A reporter in Sterling, Ill who wrote for the town's newspaper, The Gazette, explained in 1871 the seasonal ritual this way: “A May-basket is — well, I hardly know how to describe it; but 'tis something to be hung on a door. Made of paper generally, it contains almost anything, by way of small presents you have in mind to put in it, together with your respects, best wishes — love, perhaps. It is hung after dark at the door of anybody the hanger fancies. When done, the said hanger knocks and scampers.”

This not only was a fun family event and taught kids how to keep a secret and focus our attention on others instead of putting oneself first. But as many traditions this also kind of fell by the wayside because people found it necessary to work more. The “keeping up with the Jones” syndrome seemed to come into play at times, thus the feeling that we need more money. Conveniences also took their place too, making us think that “instant is better.”

This coronavirus, as serious as it has been and still is, has made us stop and realize that we have people around us and stop to think what might their needs be or how can I help them? The news reports show neighbors singing together, clanging pans and hanging hearts on medical workers mailboxes and even clapping in a parade of vehicles for a birthday guest or encouraging first responders.

As we work through each day of this pandemic lets continue to put a friend, neighbor or even someone we do not know first. But be sure the social distancing is kept in practice too.

While the world is in turmoil because of the coronavirus pandemic, we can rest in God’s promise to never abandon us during troubling times.

As we do our best to follow the protocols set up by our local officials, let us proceed in the spirit of the old May Basket Tradition, exhibiting respect, best wishes — love, for our first responder, health providers our family and friends.
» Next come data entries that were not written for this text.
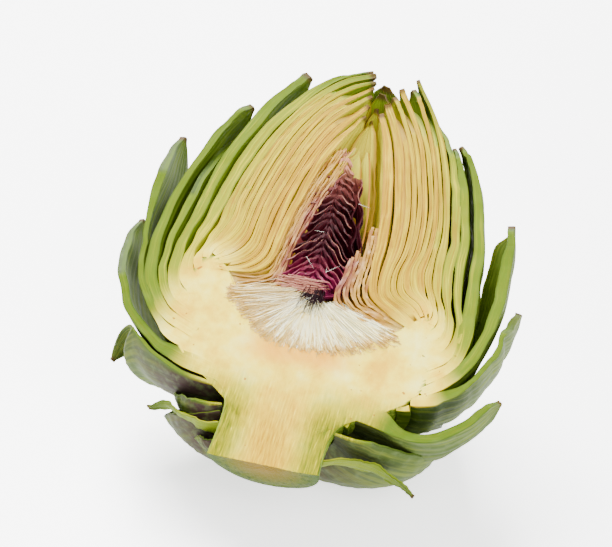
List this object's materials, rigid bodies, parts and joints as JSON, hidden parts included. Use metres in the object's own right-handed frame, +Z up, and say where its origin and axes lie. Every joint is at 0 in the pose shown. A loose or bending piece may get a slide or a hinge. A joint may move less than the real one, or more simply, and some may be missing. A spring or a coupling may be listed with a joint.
{
  "type": "globe artichoke half",
  "caption": "Globe artichoke cut in half lengthways, lying on its back with the cut face up: short stem, heart, hairy choke, violet inner leaves and layered bracts.",
  "frame": {"origin": "middle of the underside of the part's box, on the surface that it rests on", "axes": "+Z up, away from the surface; the stem points towards -Y and is tilted down, the leaf tips point towards +Y; X runs across the cut face"},
  "size_m": [0.1022, 0.1008, 0.0732],
  "materials": {
    "heart_flesh": "smooth moist cut flesh, matt green rind on the stem",
    "choke": "dense soft ivory bristles",
    "violet_leaf": "thin crisp leaf, satin",
    "inner_bract": "smooth pale leaf flesh, satin",
    "middle_bract": "smooth green leaf, satin",
    "outer_bract": "tough green leaf with a grey and purple bloom"
  },
  "bodies": {
    "root": {"heart_with_stem": "heart_flesh", "choke_bristles": "choke", "violet_inner_leaves": "violet_leaf", "cavity_bract_middle": "inner_bract", "cut_bract_right_1": "inner_bract", "cut_bract_left_1": "inner_bract", "cut_bract_right_2": "inner_bract", "cut_bract_left_2": "inner_bract", "back_bract_inner_1": "inner_bract", "margin_bract_right_1": "inner_bract", "margin_bract_left_1": "inner_bract", "cut_bract_right_3": "inner_bract", "cut_bract_left_3": "inner_bract", "margin_bract_right_2": "inner_bract", "margin_bract_left_2": "inner_bract", "cut_bract_right_4": "inner_bract", "cut_bract_left_4": "inner_bract", "back_bract_inner_2": "inner_bract", "margin_bract_right_3": "inner_bract", "margin_bract_left_3": "inner_bract", "cut_bract_right_5": "inner_bract", "cut_bract_left_5": "inner_bract", "margin_bract_right_4": "inner_bract", "margin_bract_left_4": "inner_bract", "cut_bract_right_6": "middle_bract", "cut_bract_left_6": "middle_bract", "back_bract_middle_1": "middle_bract", "cut_bract_right_7": "middle_bract", "cut_bract_left_7": "middle_bract", "back_bract_middle_2": "middle_bract", "cut_bract_right_8": "middle_bract", "cut_bract_left_8": "middle_bract", "back_bract_middle_3": "middle_bract", "cut_bract_right_9": "outer_bract", "cut_bract_left_9": "outer_bract", "back_bract_middle_4": "middle_bract", "back_bract_side_1": "outer_bract", "cut_bract_right_10": "outer_bract", "cut_bract_left_10": "outer_bract", "back_bract_outer_1": "outer_bract", "back_bract_outer_2": "outer_bract", "back_bract_side_2": "outer_bract", "cut_bract_right_11": "outer_bract", "cut_bract_left_11": "outer_bract", "back_bract_outer_3": "outer_bract", "back_bract_outer_4": "outer_bract", "cut_bract_right_12": "outer_bract", "cut_bract_left_12": "outer_bract", "low_bract_back": "outer_bract", "low_bract_right": "outer_bract", "low_bract_left": "outer_bract", "recurved_bract_left": "outer_bract", "crescent_bract_left": "outer_bract", "stem_bract_left": "outer_bract", "strap_leaf_left": "outer_bract", "strap_leaf_right": "outer_bract"}
  },
  "joints": []
}
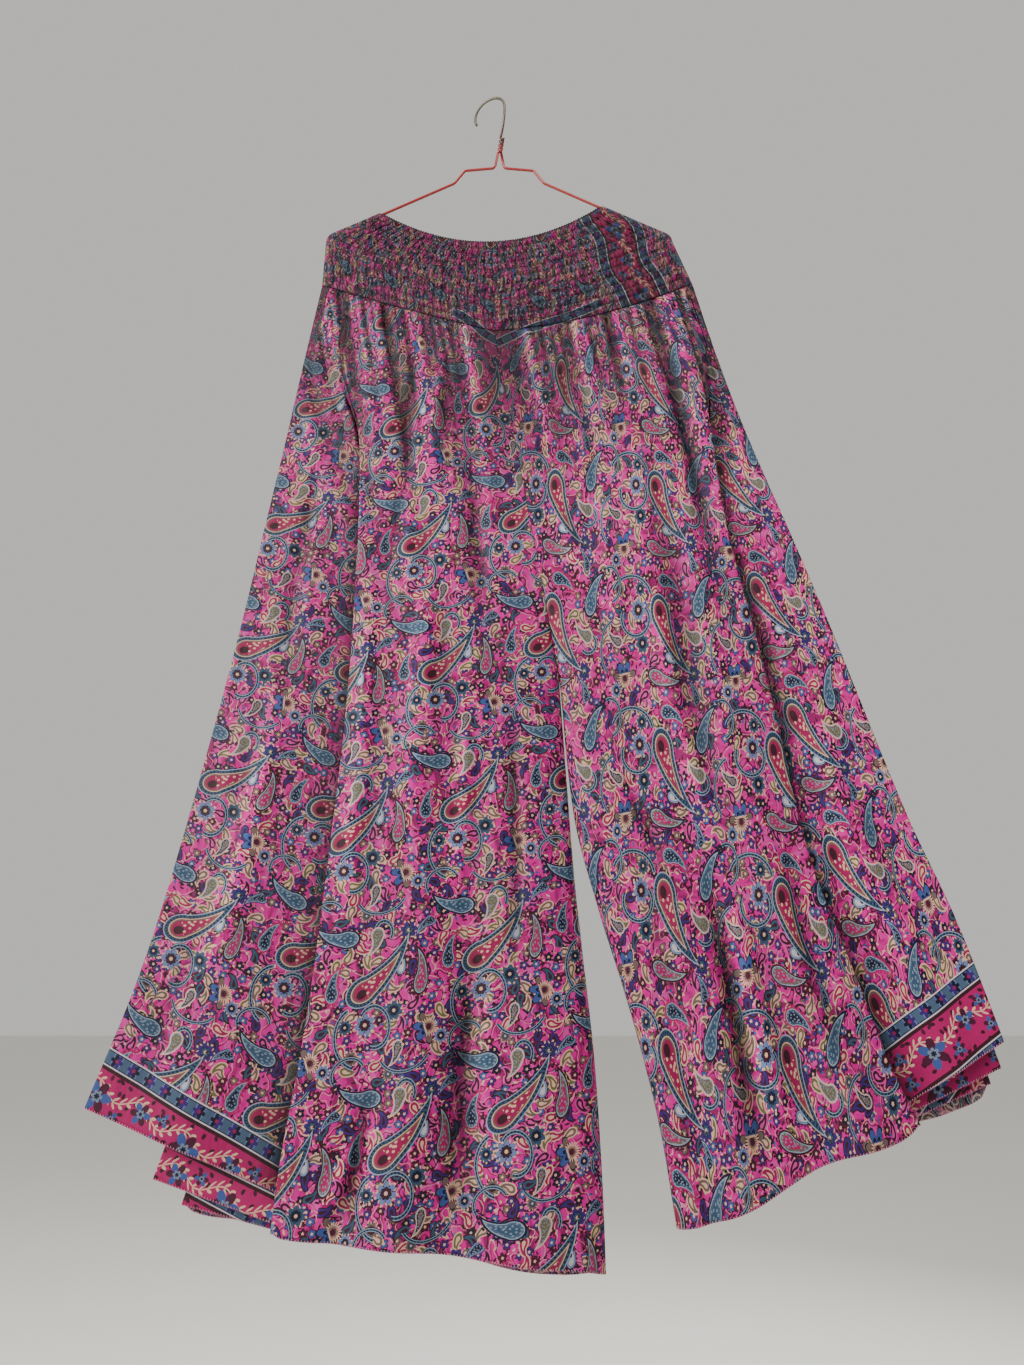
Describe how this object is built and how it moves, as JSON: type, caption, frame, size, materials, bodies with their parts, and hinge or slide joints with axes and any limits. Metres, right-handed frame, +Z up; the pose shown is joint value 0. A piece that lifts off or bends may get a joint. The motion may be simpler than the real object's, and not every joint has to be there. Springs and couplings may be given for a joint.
{
  "type": "wide-leg trousers on a wire hanger",
  "caption": "Wide-leg silk trousers in an all-over paisley print, with a shirred waistband hung over the arms of a coated wire hanger.",
  "frame": {"origin": "the inside top of the hanger's hook, where it sits on a rail", "axes": "+Z up, +X to the right seen from the front (towards the wearer's left leg), +Y to the back"},
  "size_m": [0.8364, 0.0641, 1.2871],
  "materials": {
    "coated_wire": "red plastic coating on steel wire, bare grey steel on the hook",
    "shirred_silk": "printed silk gathered on rows of elastic thread",
    "printed_silk": "printed silk, soft sheen"
  },
  "bodies": {
    "root": {"hanger": "coated_wire", "waistband_front": "shirred_silk", "waistband_back": "shirred_silk", "right_leg_front": "printed_silk", "right_leg_back": "printed_silk", "left_leg_front": "printed_silk", "left_leg_back": "printed_silk"}
  },
  "joints": []
}
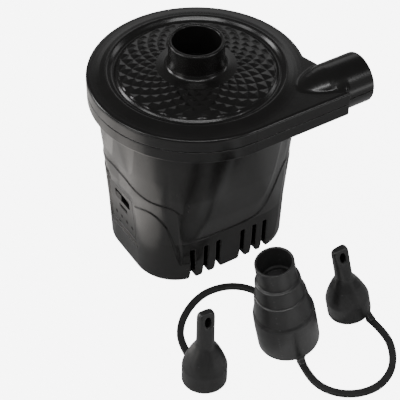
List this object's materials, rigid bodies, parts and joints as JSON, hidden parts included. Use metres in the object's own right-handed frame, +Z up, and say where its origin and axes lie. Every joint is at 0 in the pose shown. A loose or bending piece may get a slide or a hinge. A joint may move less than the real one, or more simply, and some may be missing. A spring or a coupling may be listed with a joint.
{
  "type": "electric air mattress pump",
  "caption": "Handheld barrel-shaped air pump with a top inlet collar, tangential side outlet, slide switch and a tethered set of push-on valve nozzles.",
  "frame": {"origin": "on the impeller and inlet axis, at the level of the floor", "axes": "+Z up along the inlet axis, +X the way the air leaves the outlet tube, -X the control panel, -Y the vent side that the accessory set lies in front of"},
  "size_m": [0.1266, 0.1863, 0.1155],
  "materials": {
    "cover_plastic": "satin black moulded ABS",
    "shell_plastic": "satin black moulded ABS",
    "panel_plastic": "matte black",
    "nozzle_plastic": "satin black, slightly soft",
    "strap_rubber": "matte black rubber",
    "seal_rubber": "matte",
    "impeller_plastic": "moulded nylon",
    "screw_steel": "zinc plated",
    "motor_steel": "drawn can",
    "shaft_steel": "ground",
    "magnet": "grey ferrite",
    "core_steel": "laminated",
    "winding_copper": "enamelled copper",
    "contact_brass": "plain",
    "bearing_bronze": "sintered",
    "carbon": "pressed carbon",
    "board": "green laminate",
    "cell_wrap": "shrink wrap",
    "nickel": "plain nickel",
    "lens": "frosted",
    "wire_red": "insulation",
    "end_cap_plastic": "white nylon"
  },
  "bodies": {
    "root": {"top_cover": "cover_plastic", "lower_volute": "cover_plastic", "volute_seal": "seal_rubber", "cover_screws": "screw_steel", "inlet_guard": "cover_plastic", "body_shell": "shell_plastic", "shell_screws": "screw_steel", "base_cover": "shell_plastic", "base_screws": "screw_steel", "control_panel": "panel_plastic", "circuit_board": "board", "switch_housing": "panel_plastic", "charge_socket": "nickel", "indicator_lights": "lens", "motor_can": "motor_steel", "motor_end_cap": "end_cap_plastic", "motor_magnets": "magnet", "front_bearing": "bearing_bronze", "rear_bearing": "bearing_bronze", "motor_brushes": "carbon", "brush_arms": "contact_brass", "motor_screws": "screw_steel", "battery_cells": "cell_wrap", "battery_tabs": "nickel", "battery_holders": "panel_plastic", "lead_wires": "wire_red"},
    "rotor": {"motor_shaft": "shaft_steel", "armature_core": "core_steel", "armature_windings": "winding_copper", "commutator": "winding_copper", "impeller": "impeller_plastic", "impeller_nut": "screw_steel"},
    "switch": {"switch_knob": "panel_plastic"},
    "nozzle_set": {"adapter_nozzle": "nozzle_plastic", "small_nozzle_left": "nozzle_plastic", "small_nozzle_right": "nozzle_plastic", "strap_left": "strap_rubber", "strap_right": "strap_rubber"}
  },
  "joints": [
    {"name": "impeller_spin", "type": "hinge", "parent": "root", "child": "rotor", "pos_m": [0, 0, 0.09], "axis": [0, 0, 1], "continuous": true},
    {"name": "switch_slide", "type": "slide", "parent": "root", "child": "switch", "axis": [0, -1, 0], "range_m": [0, 0.005]},
    {"name": "nozzle_set_carry", "type": "slide", "parent": "root", "child": "nozzle_set", "axis": [0, -1, 0], "range_m": [0, 0.15]}
  ]
}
Our nation was paralyzed in the economic fear of the Great Depression and President Franklin Roosevelt during his 1933 inaugural address said: "The only thing we have to fear is fear itself.”
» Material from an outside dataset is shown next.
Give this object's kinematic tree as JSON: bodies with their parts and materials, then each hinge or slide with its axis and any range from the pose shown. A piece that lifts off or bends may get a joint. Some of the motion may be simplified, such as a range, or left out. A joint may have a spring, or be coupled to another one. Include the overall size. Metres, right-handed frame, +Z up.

Abraham Lincoln, something of an intellectual himself, was a fan of the old Persian saying, “These things will pass,” because it is "true and appropriate in all times and situations," Lincoln said. "How much it expresses! How consoling in the depths of affliction!" Right now, my friend, you might be thinking that things will never get any better but today will fade away.

Second Corinthians 4:16-18 talks about problems being short-lived. “Even though on the outside it often looks like things are falling apart on us, on the inside, where God is making new life, not a day goes by without his unfolding grace. These hard times are small potatoes compared to the coming good times, the lavish celebration prepared for us. There’s far more here than meets the eye. The things we see now are here today, gone tomorrow. But the things we can’t see now will last forever.”(The Message Bible)

“Cast all your anxiety on him because he cares for you.” (1 Peter 5:7)

Let each of us stay focused on the blessings we receive each day, regardless of how great or small they might be.

Keep strong and we will get through this together.

 

Rev. H. Kenneth Dutille Jr. of Rockland, is a retired minister with the Maine Sea Coast Mission and does offer preaching. He has been chosen twice to be Chaplain of the Day for the United States Senate.